# EXERCISE:
In the listing below, locate the line that contains "Write part 3" and the line that contains "return rise *". Restate word for word those two lines and every line between them, and nothing else.

[Stored entries]
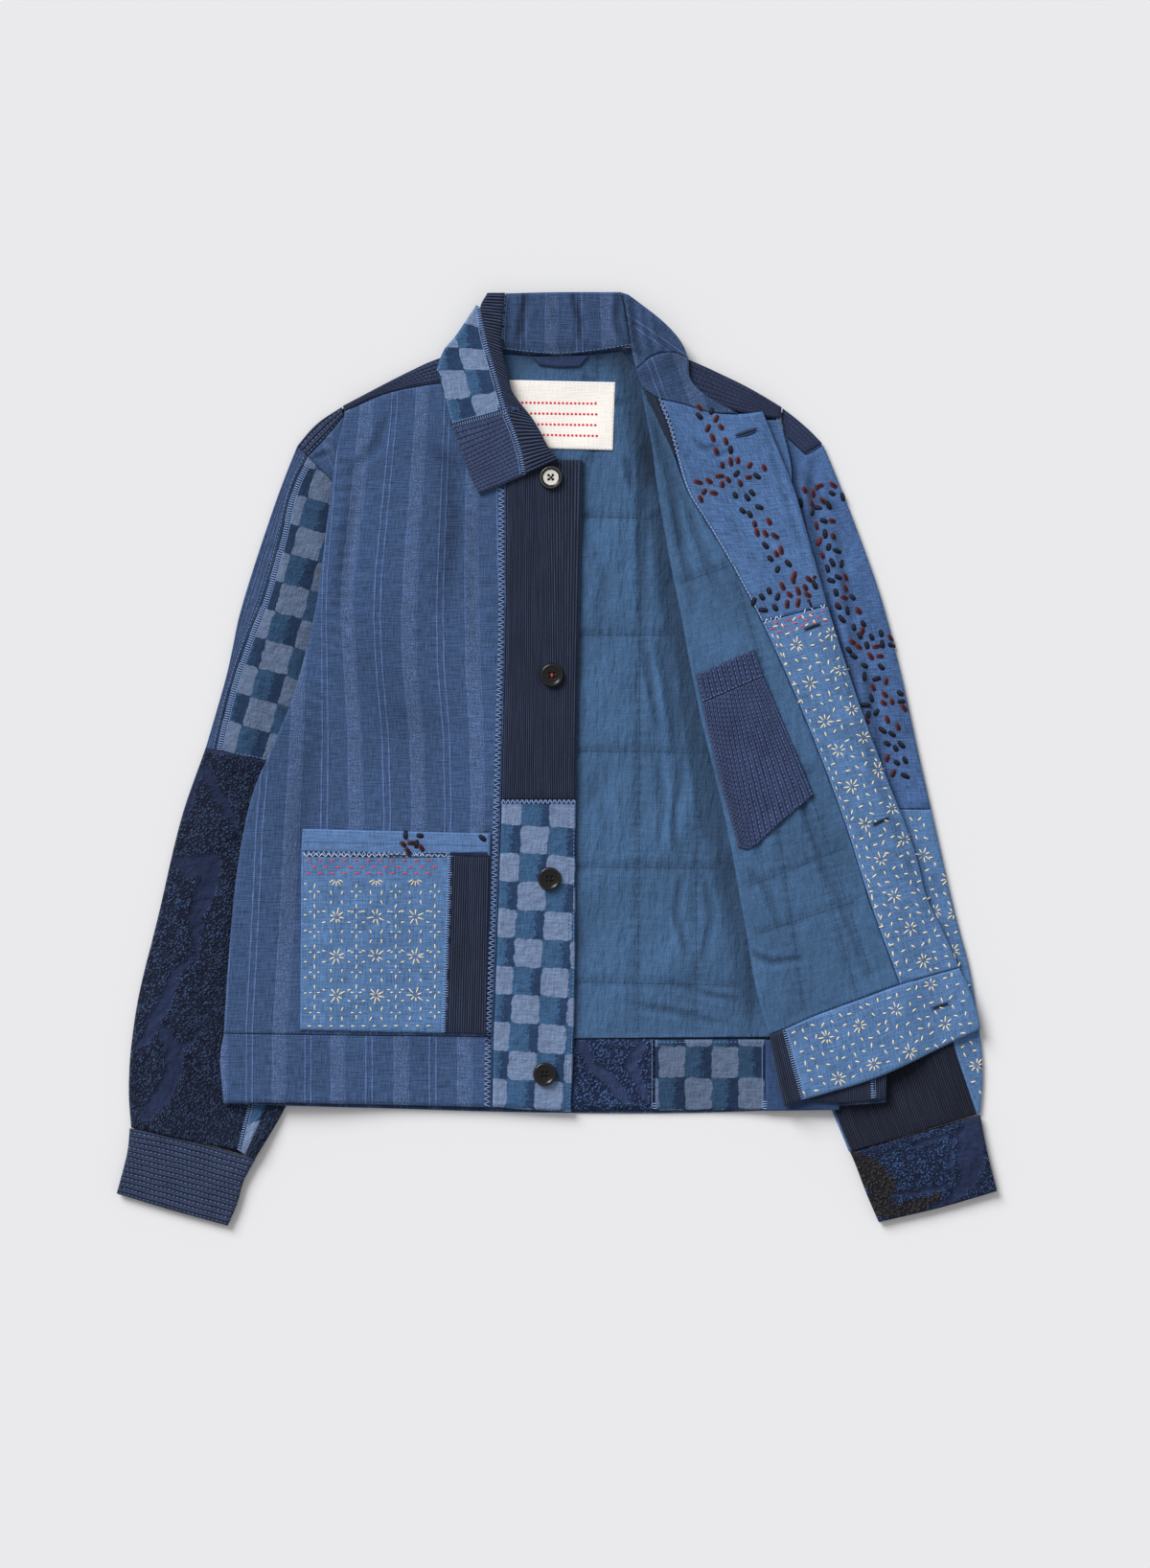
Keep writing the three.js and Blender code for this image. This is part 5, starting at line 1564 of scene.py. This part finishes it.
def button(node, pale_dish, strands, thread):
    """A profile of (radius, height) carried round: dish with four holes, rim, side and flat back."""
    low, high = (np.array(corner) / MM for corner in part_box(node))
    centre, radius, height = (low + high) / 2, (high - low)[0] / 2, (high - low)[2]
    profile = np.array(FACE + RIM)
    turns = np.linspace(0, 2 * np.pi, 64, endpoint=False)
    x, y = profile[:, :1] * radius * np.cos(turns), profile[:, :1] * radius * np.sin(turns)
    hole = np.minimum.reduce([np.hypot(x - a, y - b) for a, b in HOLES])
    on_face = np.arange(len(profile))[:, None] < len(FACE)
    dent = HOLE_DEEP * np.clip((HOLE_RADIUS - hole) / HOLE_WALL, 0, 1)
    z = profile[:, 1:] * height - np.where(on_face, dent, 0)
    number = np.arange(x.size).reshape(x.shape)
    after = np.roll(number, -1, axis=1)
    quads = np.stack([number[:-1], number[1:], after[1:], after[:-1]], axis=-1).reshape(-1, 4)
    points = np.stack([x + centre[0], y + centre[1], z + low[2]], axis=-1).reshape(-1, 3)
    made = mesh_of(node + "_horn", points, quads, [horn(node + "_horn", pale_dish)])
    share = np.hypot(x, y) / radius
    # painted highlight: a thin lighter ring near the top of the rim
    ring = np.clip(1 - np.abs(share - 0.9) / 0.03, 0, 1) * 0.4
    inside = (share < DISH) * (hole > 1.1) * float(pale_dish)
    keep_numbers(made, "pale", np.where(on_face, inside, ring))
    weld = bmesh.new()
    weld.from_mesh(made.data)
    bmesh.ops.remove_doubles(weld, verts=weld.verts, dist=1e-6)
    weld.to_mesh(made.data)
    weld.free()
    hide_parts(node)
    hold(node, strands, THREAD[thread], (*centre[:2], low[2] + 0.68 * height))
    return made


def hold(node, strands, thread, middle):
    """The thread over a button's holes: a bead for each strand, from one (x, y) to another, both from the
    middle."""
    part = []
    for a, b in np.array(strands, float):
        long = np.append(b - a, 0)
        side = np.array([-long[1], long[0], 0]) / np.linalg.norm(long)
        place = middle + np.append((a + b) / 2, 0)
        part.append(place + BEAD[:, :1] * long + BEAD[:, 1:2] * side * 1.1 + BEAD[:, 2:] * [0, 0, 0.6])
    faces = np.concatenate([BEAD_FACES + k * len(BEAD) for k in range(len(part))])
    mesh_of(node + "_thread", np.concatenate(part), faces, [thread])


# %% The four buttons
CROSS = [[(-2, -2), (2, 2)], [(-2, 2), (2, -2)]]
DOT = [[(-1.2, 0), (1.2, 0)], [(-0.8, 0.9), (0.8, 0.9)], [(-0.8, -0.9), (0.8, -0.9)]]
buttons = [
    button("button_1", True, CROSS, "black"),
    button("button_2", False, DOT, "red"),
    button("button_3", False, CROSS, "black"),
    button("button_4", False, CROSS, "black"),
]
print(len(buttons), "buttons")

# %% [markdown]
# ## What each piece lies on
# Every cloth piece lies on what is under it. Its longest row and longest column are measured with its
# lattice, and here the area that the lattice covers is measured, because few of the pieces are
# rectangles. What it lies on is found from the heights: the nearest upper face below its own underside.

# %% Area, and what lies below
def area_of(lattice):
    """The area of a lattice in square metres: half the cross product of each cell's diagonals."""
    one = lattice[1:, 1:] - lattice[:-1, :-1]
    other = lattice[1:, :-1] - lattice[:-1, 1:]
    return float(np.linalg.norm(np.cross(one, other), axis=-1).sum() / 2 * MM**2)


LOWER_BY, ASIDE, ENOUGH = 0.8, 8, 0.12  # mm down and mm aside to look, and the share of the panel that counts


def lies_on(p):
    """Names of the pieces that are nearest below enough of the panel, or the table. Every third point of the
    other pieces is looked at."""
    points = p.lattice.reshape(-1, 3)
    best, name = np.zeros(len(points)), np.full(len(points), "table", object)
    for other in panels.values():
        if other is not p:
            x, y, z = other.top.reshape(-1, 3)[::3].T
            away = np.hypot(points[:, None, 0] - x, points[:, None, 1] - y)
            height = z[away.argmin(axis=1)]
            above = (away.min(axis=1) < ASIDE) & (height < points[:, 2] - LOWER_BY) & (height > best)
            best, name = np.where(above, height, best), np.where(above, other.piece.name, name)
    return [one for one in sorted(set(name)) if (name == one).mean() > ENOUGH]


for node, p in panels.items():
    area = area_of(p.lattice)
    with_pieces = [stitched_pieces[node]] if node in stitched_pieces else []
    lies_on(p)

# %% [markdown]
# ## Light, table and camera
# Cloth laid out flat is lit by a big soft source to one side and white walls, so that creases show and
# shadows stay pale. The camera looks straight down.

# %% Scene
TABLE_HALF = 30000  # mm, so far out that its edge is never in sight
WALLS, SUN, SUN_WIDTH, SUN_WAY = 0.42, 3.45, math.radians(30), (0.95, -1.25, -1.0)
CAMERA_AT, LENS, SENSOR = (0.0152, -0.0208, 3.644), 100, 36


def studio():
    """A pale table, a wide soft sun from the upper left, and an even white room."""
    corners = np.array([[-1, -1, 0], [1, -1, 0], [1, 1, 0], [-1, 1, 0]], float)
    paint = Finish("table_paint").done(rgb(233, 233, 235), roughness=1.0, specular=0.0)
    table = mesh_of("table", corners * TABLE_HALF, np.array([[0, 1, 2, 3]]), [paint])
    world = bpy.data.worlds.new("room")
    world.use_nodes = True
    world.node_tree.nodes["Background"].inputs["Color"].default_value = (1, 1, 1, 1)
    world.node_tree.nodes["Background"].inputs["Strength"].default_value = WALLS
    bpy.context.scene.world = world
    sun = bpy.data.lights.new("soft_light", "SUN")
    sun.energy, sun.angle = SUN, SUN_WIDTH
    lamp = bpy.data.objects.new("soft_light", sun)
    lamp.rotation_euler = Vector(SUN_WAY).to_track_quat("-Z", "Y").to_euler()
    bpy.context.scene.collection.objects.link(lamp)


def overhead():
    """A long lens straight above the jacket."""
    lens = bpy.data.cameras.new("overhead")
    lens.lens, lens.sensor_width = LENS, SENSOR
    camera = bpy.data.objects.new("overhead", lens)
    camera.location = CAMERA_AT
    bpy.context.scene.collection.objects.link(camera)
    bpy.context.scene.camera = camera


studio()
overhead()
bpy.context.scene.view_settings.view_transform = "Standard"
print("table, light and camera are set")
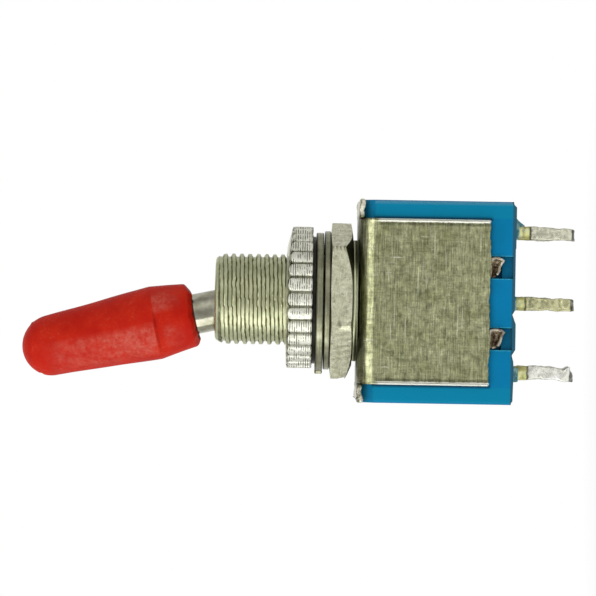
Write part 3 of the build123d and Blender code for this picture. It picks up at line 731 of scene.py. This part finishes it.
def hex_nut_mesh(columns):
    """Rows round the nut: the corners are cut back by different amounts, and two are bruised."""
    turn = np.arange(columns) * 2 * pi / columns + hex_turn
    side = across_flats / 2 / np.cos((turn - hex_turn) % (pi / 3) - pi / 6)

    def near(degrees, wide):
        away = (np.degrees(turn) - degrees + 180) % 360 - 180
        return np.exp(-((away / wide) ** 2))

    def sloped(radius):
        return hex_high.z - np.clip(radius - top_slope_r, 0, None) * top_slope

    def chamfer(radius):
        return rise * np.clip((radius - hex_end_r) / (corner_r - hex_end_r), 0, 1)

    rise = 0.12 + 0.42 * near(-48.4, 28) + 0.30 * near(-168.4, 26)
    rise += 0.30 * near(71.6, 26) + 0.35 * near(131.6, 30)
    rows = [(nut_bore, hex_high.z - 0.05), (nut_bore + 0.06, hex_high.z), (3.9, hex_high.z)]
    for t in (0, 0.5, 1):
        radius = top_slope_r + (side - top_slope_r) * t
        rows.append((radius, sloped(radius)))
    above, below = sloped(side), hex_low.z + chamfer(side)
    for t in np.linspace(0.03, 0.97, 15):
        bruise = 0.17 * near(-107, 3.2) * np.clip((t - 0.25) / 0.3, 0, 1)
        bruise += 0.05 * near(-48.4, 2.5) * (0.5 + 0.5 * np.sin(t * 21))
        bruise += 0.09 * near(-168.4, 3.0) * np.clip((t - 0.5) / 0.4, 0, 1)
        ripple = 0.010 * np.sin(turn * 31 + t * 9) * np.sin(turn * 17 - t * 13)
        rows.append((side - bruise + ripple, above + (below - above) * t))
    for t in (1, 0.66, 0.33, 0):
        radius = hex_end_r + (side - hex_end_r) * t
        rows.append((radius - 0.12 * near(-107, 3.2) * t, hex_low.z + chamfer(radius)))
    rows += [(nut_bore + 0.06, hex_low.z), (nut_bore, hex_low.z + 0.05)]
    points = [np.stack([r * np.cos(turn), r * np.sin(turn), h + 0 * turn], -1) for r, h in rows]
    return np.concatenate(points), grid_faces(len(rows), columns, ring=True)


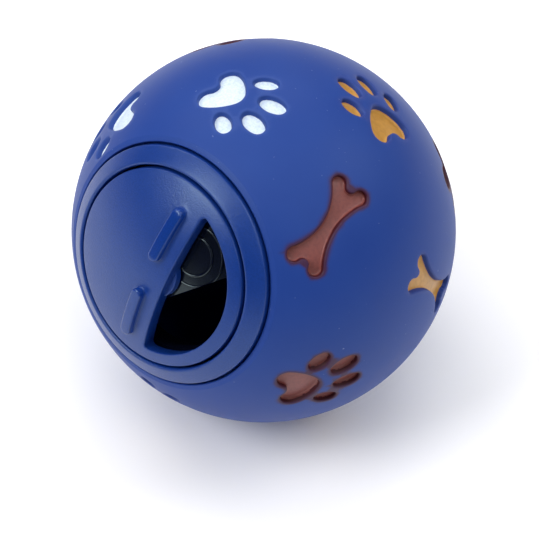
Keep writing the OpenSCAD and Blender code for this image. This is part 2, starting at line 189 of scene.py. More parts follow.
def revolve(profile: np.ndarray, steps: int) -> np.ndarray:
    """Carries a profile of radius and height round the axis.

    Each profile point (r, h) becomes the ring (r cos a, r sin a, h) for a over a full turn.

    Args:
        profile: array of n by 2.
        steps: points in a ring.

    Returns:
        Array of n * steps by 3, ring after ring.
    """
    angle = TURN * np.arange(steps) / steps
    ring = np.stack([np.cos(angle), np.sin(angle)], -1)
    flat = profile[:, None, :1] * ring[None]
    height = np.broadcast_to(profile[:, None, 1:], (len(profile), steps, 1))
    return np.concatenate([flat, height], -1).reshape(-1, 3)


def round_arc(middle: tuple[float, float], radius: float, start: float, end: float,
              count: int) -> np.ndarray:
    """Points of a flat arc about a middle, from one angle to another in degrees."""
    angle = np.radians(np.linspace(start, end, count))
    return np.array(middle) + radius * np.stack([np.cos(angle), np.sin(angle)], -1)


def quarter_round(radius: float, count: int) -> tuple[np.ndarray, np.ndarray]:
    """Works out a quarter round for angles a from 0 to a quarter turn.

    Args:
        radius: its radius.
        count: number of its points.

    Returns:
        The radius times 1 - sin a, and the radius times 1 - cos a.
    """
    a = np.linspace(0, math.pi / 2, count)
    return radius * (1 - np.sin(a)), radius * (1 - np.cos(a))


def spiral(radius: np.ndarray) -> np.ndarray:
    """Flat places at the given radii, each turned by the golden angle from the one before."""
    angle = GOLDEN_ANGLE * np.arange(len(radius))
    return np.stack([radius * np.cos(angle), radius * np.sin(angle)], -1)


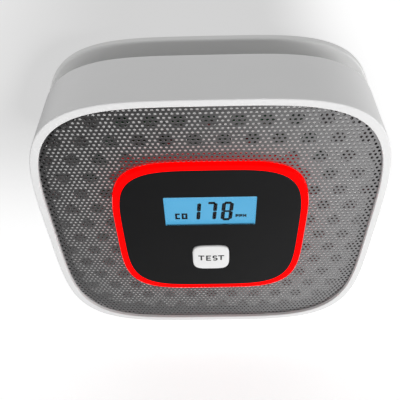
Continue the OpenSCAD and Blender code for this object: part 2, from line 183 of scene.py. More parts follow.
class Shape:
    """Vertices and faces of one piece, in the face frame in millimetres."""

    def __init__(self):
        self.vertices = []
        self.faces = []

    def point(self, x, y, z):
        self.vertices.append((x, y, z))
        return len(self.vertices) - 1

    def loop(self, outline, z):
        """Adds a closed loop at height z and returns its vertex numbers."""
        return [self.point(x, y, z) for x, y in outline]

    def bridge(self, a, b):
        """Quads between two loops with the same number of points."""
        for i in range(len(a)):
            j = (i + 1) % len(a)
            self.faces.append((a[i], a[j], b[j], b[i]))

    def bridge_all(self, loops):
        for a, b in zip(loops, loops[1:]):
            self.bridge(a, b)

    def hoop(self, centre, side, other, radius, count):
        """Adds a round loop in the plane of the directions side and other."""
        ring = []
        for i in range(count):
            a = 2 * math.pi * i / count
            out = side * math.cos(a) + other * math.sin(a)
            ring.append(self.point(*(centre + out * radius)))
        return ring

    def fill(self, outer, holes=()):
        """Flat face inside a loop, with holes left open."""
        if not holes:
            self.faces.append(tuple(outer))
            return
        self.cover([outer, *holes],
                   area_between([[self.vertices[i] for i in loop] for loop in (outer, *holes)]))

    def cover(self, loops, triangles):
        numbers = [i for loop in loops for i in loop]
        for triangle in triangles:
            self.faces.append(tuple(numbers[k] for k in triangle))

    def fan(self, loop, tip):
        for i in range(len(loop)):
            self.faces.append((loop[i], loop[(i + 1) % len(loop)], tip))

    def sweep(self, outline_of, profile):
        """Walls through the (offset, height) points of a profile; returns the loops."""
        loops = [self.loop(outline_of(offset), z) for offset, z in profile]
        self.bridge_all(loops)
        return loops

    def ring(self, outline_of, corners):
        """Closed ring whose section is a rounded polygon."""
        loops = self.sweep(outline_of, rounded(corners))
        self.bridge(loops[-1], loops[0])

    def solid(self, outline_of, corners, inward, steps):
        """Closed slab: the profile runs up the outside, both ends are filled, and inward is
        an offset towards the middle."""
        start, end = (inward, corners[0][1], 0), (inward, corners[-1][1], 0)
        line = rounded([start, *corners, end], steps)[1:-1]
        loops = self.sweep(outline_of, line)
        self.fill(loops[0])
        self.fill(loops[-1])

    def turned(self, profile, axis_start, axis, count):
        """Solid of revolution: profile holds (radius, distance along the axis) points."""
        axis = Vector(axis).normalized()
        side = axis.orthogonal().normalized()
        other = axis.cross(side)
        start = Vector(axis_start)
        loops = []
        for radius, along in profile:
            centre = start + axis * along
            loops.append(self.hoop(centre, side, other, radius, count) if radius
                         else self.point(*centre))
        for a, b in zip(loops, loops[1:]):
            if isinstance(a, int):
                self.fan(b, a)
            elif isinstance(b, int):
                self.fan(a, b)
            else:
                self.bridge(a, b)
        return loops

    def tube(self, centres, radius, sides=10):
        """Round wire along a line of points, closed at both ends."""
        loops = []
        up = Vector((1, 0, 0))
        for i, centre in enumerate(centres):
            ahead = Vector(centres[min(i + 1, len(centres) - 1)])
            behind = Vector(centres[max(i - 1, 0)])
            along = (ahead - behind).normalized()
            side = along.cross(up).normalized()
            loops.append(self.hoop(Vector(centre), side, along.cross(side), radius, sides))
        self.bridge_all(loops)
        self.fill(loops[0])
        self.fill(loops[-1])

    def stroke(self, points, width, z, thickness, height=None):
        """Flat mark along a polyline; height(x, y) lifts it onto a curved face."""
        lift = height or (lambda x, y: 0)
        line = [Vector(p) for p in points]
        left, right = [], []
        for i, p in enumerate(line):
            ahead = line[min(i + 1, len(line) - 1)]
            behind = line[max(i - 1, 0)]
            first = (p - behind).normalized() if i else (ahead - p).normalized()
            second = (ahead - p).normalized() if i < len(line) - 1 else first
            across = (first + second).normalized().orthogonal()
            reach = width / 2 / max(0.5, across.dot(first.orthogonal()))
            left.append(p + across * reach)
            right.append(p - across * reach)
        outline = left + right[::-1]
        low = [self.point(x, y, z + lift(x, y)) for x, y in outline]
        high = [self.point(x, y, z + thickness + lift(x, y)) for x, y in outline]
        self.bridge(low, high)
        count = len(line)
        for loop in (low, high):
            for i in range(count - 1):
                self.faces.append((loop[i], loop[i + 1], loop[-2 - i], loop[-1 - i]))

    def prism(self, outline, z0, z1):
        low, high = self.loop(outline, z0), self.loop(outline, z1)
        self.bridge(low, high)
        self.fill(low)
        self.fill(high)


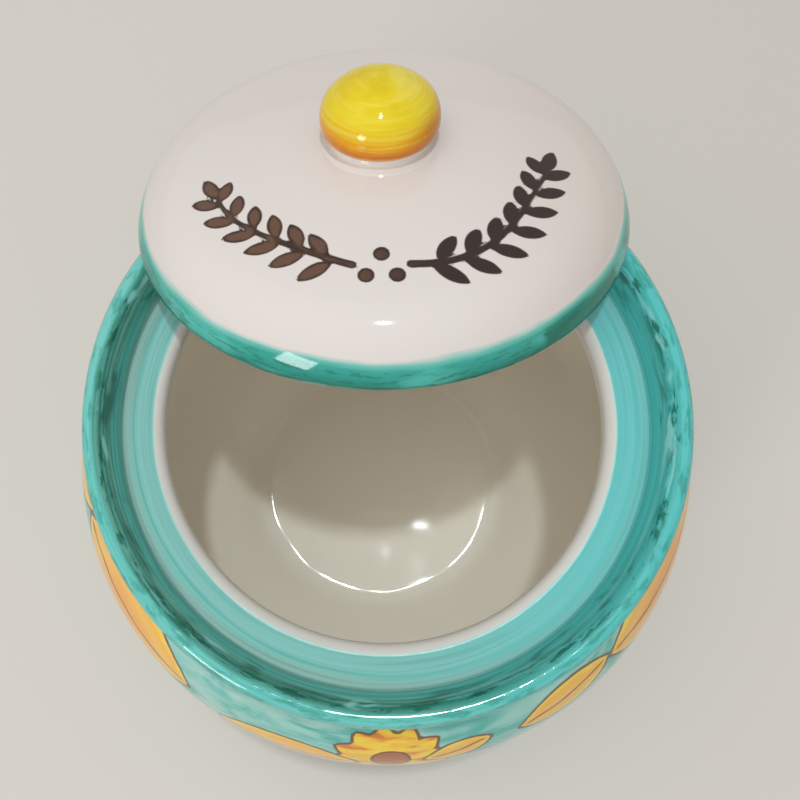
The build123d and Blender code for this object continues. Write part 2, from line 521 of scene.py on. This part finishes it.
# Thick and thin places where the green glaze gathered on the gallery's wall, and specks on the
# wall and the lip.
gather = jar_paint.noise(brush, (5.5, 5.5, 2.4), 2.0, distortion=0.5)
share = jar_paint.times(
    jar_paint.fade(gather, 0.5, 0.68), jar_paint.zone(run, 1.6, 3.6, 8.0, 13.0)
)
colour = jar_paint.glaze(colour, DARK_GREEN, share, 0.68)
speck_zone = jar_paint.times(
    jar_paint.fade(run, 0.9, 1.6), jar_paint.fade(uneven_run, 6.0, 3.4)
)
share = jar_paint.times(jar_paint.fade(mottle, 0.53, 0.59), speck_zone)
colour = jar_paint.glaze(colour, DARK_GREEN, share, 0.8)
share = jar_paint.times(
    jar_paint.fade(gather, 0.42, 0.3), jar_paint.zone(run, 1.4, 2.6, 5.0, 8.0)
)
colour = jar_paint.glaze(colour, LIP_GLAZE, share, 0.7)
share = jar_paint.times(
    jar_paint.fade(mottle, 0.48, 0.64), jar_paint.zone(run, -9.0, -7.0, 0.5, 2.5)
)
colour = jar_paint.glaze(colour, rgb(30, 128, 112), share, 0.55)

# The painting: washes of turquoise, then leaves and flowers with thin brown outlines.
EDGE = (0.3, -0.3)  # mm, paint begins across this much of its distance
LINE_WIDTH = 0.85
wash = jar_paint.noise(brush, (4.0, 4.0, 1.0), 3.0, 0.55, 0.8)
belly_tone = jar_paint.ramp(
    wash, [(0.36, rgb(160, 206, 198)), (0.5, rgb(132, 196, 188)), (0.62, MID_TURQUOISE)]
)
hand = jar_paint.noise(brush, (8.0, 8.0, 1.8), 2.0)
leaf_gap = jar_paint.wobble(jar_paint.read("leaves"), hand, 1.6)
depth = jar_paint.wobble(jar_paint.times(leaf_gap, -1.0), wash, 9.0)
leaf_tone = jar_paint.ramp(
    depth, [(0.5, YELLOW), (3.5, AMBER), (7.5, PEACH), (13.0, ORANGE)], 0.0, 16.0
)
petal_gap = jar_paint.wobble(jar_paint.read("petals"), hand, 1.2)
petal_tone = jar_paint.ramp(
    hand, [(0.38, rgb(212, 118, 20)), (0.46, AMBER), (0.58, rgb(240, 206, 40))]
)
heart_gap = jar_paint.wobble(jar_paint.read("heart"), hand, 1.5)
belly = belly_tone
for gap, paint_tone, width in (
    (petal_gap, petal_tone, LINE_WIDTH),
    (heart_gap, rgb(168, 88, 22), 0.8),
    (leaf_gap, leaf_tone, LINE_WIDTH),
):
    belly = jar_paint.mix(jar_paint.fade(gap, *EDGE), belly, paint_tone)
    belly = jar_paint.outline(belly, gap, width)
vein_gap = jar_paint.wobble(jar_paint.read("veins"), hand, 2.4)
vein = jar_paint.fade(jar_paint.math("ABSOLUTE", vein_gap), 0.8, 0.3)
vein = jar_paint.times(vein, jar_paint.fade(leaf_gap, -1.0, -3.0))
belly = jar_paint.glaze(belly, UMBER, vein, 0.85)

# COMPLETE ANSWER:
Write part 3 of the build123d and Blender code for this picture. It picks up at line 731 of scene.py. This part finishes it.
def hex_nut_mesh(columns):
    """Rows round the nut: the corners are cut back by different amounts, and two are bruised."""
    turn = np.arange(columns) * 2 * pi / columns + hex_turn
    side = across_flats / 2 / np.cos((turn - hex_turn) % (pi / 3) - pi / 6)

    def near(degrees, wide):
        away = (np.degrees(turn) - degrees + 180) % 360 - 180
        return np.exp(-((away / wide) ** 2))

    def sloped(radius):
        return hex_high.z - np.clip(radius - top_slope_r, 0, None) * top_slope

    def chamfer(radius):
        return rise * np.clip((radius - hex_end_r) / (corner_r - hex_end_r), 0, 1)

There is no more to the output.